**What the task asks**:
Within the material below, locate the line with "and the back" and the line with "zip(*points))), Vector(map(max, zip(*points)))", then return those two lines and all lines between them, exactly as written.

┌──

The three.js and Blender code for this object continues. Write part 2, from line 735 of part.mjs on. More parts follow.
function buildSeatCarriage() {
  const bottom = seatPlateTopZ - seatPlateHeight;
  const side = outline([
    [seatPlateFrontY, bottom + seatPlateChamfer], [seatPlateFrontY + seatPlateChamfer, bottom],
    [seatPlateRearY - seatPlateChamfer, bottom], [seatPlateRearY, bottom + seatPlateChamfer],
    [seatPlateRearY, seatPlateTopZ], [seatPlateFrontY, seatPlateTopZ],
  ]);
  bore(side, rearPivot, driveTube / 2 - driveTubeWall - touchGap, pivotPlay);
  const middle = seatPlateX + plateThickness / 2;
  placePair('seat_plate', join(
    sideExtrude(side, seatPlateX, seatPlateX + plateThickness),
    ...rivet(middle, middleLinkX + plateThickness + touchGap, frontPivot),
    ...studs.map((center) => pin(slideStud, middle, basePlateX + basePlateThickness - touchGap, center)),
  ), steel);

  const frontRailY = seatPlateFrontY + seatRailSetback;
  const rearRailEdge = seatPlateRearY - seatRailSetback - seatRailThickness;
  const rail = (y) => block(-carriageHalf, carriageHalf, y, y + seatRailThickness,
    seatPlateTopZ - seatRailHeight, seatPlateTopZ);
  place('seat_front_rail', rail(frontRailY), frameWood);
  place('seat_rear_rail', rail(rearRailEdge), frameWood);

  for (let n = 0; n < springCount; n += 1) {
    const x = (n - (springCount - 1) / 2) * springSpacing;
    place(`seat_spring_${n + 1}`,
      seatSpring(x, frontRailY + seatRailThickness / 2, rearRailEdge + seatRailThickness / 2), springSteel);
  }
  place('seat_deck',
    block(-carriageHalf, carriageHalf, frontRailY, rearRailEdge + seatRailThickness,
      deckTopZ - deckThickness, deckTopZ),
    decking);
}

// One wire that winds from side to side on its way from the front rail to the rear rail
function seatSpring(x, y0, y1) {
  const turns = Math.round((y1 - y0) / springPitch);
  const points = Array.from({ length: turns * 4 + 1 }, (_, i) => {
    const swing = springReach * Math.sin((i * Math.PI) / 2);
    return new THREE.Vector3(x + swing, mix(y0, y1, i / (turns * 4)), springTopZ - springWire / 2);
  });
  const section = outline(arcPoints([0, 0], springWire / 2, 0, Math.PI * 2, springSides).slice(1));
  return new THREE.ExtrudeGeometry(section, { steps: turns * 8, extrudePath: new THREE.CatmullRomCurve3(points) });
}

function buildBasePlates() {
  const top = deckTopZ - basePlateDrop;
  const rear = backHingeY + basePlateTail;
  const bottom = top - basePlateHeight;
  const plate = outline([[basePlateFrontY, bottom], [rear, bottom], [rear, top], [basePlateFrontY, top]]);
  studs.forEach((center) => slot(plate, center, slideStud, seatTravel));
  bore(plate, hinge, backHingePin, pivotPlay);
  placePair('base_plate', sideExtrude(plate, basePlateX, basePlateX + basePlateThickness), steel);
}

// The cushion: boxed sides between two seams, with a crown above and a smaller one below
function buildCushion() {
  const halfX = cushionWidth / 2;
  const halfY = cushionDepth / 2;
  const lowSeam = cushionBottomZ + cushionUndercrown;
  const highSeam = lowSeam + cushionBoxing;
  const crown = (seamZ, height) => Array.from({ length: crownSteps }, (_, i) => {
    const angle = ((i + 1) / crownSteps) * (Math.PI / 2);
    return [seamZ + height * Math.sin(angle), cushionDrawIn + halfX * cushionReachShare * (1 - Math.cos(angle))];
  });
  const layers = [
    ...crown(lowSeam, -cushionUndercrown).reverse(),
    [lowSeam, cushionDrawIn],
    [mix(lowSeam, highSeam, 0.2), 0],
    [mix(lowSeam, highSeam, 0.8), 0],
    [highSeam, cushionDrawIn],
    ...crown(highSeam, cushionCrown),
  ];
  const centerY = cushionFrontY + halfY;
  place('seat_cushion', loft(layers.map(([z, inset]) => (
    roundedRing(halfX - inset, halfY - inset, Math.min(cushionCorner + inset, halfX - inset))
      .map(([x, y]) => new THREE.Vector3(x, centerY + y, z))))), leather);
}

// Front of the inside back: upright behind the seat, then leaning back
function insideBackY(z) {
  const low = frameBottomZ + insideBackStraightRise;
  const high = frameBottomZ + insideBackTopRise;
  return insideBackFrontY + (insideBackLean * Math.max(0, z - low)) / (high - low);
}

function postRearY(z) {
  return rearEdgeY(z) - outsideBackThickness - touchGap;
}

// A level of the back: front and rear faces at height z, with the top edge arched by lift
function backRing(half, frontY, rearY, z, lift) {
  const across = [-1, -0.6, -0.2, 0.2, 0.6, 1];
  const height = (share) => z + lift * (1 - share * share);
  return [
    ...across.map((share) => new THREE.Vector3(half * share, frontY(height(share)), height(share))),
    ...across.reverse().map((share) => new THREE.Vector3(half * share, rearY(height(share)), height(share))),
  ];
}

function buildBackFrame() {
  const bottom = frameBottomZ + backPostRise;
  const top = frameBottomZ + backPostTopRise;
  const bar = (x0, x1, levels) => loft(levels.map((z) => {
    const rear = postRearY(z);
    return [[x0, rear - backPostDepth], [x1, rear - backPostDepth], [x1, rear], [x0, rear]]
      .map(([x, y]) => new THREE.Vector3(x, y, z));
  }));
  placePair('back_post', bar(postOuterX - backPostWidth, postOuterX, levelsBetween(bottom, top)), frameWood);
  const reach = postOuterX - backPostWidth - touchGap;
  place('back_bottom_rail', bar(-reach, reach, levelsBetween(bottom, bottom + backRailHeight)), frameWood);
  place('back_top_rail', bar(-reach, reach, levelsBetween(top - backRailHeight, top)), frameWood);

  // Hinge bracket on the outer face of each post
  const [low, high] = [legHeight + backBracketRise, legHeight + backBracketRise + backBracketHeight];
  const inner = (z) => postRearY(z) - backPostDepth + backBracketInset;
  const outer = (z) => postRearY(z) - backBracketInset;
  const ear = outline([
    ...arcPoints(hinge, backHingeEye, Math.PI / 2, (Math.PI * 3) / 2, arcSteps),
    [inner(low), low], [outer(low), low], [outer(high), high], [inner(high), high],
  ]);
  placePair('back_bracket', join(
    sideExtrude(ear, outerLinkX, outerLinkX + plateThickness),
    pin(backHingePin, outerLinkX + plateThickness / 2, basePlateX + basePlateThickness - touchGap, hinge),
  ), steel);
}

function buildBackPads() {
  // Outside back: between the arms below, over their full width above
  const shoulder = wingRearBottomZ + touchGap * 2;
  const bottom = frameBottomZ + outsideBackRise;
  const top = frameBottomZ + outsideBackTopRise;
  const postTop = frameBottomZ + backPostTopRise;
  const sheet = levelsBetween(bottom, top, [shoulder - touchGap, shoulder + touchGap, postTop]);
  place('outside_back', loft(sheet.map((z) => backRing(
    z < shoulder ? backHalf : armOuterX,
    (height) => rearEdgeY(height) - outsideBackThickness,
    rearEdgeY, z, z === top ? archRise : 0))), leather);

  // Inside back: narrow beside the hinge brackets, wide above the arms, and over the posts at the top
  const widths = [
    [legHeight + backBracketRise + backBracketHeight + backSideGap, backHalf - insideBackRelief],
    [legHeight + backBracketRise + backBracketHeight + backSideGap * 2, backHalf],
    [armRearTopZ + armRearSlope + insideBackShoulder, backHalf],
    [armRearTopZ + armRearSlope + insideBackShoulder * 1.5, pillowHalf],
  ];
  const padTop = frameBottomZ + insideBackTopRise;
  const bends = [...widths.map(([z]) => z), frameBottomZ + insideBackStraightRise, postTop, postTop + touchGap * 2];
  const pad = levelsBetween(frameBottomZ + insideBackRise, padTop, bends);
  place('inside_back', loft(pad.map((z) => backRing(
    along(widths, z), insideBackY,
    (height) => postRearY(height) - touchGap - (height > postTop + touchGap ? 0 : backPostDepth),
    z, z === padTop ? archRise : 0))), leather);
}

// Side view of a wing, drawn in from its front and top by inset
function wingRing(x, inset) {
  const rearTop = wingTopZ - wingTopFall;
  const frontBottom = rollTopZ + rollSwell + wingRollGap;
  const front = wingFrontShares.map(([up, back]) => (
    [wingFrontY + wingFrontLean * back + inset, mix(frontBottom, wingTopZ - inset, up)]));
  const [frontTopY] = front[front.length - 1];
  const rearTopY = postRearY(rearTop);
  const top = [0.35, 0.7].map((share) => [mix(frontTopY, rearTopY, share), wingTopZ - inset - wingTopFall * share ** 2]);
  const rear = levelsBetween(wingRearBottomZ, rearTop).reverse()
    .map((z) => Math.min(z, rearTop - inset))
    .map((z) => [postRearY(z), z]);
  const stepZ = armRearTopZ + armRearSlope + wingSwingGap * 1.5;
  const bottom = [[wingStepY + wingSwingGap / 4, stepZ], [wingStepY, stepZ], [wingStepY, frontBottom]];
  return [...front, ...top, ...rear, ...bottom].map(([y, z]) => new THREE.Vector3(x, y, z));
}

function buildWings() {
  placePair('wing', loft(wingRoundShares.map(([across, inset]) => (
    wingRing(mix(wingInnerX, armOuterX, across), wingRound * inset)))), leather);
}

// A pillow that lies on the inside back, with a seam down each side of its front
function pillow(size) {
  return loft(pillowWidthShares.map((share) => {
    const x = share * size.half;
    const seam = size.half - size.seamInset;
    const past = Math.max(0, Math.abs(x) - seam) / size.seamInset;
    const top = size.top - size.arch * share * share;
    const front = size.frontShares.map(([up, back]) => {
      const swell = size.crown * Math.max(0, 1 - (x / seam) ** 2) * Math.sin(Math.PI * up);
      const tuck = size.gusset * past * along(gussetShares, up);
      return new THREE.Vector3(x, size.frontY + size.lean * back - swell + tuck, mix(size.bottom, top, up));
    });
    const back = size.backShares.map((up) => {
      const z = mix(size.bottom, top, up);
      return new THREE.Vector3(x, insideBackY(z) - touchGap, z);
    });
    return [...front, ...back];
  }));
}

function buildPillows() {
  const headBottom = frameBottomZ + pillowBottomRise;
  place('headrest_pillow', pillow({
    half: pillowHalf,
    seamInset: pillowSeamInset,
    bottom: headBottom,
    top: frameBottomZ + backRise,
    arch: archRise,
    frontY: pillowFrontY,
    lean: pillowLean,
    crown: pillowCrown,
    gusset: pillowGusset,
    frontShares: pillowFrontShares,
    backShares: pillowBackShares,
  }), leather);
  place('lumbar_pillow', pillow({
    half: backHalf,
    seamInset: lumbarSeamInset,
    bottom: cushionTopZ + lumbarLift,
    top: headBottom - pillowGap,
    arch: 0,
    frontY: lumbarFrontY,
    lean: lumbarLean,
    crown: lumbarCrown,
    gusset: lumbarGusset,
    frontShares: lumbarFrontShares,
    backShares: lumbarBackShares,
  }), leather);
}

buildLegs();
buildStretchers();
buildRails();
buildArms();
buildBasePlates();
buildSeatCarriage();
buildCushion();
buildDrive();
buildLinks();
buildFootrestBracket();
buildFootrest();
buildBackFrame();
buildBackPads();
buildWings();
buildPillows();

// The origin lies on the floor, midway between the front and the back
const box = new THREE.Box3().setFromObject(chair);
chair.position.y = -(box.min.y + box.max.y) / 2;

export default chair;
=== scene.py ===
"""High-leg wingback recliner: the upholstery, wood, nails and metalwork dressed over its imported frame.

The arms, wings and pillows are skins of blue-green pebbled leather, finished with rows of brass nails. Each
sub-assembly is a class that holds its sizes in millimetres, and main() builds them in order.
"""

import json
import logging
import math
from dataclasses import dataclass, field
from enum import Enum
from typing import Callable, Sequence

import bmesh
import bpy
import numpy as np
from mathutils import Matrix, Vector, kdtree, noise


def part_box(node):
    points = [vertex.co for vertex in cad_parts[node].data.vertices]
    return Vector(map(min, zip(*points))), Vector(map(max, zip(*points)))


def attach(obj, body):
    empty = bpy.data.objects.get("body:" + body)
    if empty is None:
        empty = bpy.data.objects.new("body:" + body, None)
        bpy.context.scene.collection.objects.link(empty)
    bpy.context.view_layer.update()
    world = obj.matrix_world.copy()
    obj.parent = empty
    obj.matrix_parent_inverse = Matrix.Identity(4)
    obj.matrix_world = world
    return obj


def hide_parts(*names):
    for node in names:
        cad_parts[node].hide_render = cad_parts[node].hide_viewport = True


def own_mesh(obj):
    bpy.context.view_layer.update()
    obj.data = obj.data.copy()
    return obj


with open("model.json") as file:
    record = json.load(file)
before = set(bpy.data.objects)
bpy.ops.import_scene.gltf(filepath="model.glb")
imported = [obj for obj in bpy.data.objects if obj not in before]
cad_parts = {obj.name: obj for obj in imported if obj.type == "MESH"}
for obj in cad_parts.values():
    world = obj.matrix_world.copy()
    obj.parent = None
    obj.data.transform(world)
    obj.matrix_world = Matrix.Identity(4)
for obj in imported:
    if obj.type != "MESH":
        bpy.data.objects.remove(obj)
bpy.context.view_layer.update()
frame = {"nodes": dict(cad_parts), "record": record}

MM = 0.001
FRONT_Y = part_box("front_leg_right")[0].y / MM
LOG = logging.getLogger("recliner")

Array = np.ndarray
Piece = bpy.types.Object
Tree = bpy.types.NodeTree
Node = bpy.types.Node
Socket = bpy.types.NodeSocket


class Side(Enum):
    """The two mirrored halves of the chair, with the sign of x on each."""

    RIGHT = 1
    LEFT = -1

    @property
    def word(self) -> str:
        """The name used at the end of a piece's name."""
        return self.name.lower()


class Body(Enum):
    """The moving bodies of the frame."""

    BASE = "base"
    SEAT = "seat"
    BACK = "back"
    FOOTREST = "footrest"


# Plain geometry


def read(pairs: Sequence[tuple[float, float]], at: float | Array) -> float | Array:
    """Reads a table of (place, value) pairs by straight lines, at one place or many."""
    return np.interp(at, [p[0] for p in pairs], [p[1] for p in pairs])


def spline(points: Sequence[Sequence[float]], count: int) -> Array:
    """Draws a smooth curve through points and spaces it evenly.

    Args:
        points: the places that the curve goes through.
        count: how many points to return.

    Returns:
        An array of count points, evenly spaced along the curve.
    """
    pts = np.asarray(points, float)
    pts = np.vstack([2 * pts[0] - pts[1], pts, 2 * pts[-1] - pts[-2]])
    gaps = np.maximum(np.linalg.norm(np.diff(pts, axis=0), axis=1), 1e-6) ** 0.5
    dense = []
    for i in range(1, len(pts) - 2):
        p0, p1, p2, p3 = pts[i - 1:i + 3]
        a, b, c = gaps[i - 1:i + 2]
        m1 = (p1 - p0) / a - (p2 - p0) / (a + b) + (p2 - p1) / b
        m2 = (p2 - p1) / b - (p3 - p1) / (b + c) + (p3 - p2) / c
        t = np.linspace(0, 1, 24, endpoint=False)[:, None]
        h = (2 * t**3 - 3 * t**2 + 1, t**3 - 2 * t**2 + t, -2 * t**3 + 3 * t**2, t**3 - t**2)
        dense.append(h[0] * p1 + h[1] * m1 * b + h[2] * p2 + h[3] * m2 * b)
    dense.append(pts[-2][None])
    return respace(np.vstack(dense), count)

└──
┌──

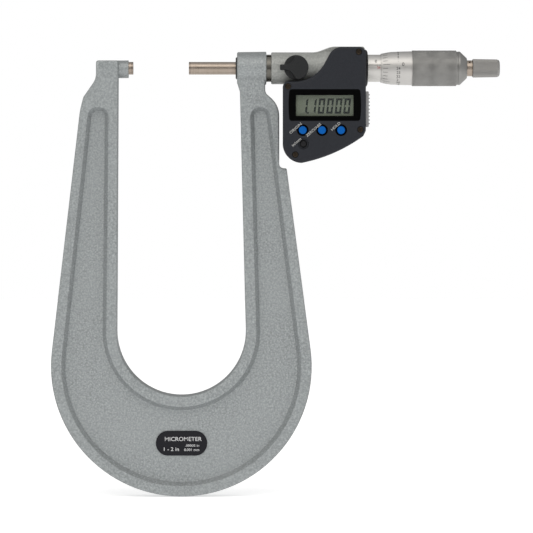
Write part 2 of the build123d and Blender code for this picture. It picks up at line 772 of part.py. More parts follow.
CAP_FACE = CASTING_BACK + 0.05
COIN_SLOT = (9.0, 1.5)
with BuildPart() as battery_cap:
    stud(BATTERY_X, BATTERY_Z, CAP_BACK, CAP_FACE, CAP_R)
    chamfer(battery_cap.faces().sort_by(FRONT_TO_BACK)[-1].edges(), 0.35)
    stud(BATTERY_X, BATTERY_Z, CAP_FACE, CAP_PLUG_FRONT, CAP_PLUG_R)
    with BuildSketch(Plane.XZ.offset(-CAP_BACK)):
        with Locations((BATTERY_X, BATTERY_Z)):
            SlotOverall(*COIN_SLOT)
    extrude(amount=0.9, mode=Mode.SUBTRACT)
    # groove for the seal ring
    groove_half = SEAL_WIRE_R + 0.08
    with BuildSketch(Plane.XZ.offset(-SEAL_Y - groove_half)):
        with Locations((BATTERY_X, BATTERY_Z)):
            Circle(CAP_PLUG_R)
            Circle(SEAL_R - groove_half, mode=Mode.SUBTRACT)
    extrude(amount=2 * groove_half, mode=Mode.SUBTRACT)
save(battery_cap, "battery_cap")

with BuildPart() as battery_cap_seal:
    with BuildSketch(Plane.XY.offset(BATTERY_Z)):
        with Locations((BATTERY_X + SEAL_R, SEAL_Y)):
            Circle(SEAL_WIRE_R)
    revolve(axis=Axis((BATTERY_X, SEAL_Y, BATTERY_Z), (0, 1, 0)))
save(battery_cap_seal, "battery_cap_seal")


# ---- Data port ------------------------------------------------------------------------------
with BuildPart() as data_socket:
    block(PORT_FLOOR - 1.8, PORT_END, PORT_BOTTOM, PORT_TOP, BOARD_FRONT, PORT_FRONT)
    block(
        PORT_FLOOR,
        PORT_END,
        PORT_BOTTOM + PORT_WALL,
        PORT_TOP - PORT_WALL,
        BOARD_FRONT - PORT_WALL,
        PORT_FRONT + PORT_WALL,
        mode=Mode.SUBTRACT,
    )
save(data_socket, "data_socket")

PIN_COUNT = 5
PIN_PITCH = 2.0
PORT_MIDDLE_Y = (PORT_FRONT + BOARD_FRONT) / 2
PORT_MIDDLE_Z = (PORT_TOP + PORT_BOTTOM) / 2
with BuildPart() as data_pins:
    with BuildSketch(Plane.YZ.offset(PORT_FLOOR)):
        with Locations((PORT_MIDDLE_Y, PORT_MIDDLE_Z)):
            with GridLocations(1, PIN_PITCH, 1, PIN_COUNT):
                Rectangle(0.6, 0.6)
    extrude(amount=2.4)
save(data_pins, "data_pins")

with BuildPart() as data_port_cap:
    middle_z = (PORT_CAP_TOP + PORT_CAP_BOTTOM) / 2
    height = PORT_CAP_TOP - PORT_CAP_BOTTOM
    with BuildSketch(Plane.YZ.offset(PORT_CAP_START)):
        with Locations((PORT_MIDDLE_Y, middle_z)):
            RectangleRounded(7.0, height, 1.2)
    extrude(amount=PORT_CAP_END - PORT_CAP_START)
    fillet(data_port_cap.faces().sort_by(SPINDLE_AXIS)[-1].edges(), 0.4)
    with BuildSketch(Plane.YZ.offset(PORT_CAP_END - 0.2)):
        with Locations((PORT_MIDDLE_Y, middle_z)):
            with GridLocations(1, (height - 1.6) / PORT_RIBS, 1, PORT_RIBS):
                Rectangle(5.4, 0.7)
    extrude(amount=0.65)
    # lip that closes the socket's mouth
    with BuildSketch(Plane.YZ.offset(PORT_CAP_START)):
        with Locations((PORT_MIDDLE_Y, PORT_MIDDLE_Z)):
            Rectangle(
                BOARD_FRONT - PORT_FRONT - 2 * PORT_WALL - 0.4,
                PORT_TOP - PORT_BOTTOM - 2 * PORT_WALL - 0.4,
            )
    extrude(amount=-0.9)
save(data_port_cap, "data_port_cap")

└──
┌──

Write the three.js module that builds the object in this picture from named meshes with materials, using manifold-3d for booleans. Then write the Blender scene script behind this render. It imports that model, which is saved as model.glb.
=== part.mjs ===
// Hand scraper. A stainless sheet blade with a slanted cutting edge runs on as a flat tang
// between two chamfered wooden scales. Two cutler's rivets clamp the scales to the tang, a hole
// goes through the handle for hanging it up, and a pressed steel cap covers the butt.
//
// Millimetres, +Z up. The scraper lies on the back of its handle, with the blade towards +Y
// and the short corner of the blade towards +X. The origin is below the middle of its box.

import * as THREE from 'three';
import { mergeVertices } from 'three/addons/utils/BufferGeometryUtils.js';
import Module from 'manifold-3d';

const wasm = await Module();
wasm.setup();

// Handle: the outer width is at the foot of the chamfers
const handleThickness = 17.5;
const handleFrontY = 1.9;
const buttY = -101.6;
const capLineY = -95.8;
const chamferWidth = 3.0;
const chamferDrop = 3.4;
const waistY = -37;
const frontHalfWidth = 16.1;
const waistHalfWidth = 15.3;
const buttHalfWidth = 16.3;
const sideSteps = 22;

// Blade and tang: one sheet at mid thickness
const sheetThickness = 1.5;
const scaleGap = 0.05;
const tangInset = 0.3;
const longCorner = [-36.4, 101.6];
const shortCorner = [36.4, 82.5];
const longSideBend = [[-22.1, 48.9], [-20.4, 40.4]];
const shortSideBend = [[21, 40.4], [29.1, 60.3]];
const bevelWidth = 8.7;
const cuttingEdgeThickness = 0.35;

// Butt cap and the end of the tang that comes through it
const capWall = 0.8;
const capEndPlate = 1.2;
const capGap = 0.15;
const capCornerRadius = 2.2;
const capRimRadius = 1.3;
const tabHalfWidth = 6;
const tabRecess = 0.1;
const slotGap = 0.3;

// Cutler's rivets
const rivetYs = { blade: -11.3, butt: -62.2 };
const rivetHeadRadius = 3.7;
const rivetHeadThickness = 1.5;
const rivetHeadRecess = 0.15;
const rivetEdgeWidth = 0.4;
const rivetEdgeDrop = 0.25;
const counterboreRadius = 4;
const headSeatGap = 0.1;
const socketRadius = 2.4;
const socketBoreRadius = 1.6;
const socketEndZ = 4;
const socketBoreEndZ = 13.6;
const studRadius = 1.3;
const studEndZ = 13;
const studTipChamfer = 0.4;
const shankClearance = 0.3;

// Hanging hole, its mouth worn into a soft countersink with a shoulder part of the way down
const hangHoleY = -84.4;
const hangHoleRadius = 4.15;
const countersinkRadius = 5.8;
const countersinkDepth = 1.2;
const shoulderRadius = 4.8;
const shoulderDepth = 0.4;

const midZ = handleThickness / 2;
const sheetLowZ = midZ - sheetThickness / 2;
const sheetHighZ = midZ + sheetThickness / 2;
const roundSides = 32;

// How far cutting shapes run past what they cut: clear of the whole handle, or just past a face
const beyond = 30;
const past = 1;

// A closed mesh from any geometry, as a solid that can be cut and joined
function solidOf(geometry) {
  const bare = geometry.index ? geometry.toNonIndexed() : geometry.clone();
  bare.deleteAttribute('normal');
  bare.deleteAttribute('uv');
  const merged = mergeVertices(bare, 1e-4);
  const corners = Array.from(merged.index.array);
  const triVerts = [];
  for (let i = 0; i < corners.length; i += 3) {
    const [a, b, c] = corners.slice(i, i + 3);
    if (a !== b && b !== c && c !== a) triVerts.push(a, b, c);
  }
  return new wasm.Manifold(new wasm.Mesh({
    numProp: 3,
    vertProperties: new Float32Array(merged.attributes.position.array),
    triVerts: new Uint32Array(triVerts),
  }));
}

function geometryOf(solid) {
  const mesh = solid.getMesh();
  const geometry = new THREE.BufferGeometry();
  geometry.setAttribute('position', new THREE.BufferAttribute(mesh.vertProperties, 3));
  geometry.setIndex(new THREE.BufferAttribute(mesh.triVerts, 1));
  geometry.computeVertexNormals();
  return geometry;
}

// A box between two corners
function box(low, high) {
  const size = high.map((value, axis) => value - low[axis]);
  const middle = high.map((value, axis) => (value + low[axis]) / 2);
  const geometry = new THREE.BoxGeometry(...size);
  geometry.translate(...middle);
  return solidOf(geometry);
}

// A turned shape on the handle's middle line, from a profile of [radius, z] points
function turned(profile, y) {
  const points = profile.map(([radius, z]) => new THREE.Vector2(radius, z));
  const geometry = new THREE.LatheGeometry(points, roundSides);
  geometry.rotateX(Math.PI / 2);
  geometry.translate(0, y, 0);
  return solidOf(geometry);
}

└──

**Answer to the problem**:
// The origin lies on the floor, midway between the front and the back
const box = new THREE.Box3().setFromObject(chair);
chair.position.y = -(box.min.y + box.max.y) / 2;

export default chair;
=== scene.py ===
"""High-leg wingback recliner: the upholstery, wood, nails and metalwork dressed over its imported frame.

The arms, wings and pillows are skins of blue-green pebbled leather, finished with rows of brass nails. Each
sub-assembly is a class that holds its sizes in millimetres, and main() builds them in order.
"""

import json
import logging
import math
from dataclasses import dataclass, field
from enum import Enum
from typing import Callable, Sequence

import bmesh
import bpy
import numpy as np
from mathutils import Matrix, Vector, kdtree, noise


def part_box(node):
    points = [vertex.co for vertex in cad_parts[node].data.vertices]
    return Vector(map(min, zip(*points))), Vector(map(max, zip(*points)))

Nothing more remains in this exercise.